I won’t delve too much into the cast, because you know what you’re getting with a group of players of this caliber and it’s a given that there’s not going to be a poor or mawkish performance in sight. Courtenay is nicely understated and Connolly the reliably randy humorist, while Collins brings a childlike naivety to Cissy much like Betty White did in an another esteemed comedy centered around another legendary foursome of oldsters nearly three decades ago. Unsurprisingly, Smith is the standout; Jean’s protective air of superiority erodes when she finally has to face the music about her failed marriage with Reg in a powerful scene set inside a tranquil, empty church.
Harwood and Hoffman’s storytelling never delves into cheap sentimentality nor makes heroes or villains out of anyone. The characters are refreshingly never treated as special snowflakes in any way, but the jokes (of which Connolly naturally gets the majority) run a bit flat and nothing really stands out as a whole in regards to the dialogue, save for Cissy regularly referring to the Bette Davis quote “Old age is not for sissies.” This is not to say the dialogue is substandard in any way – heck, the ensemble could’ve recited the lines from Die Hard and made it an Oscar contender – but Quartet is at its very best when everything is silent and still, from minute-plus-long shots of Reg looking into the evening sky outside on a balcony while soaking in a cellist’s practicing in a nearby room, to Jean staring wistfully at a young girl as she wordlessly ponders her current existence. The camera invites us to read what’s behind Smith’s thoughtful eyes.
Speaking of the cinematography, by John de Borman, viewers are treated to incredible shots of the gorgeous countryside (filmed on location in Taplow, England) in and around the home’s grounds. My personal favorite was watching Reg and Jean taking a stroll and passing under a massive umbrella-like tree whose long, thick branches threaten to touch the ground, in addition to idyllic scenes of string quartets practicing in white-painted gazebos.

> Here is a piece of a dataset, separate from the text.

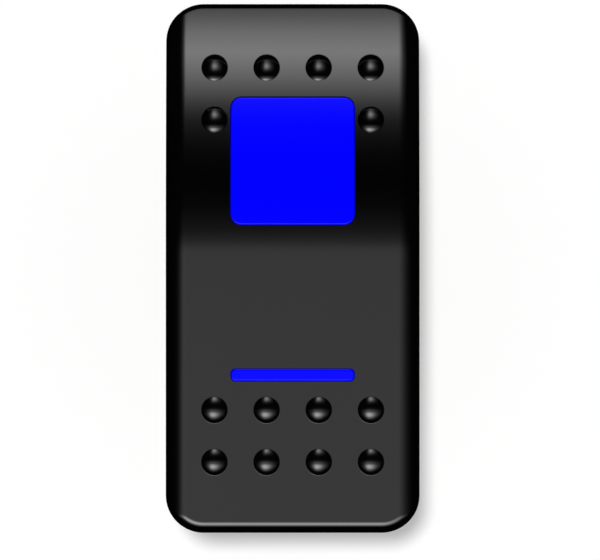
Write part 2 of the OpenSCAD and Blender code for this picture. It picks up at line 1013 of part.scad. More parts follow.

Yes, Quartet deals with the always-uncomfortable subject of aging and is meant to be nothing less than a feel-good movie, but it tackles both subjects with dignity and grace, much like the residents themselves do with their remaining years. In fact, while writing this review I was suddenly reminded of one particular line from an episode of Three’s Company: “We’ve got an old radio but it still makes beautiful music.”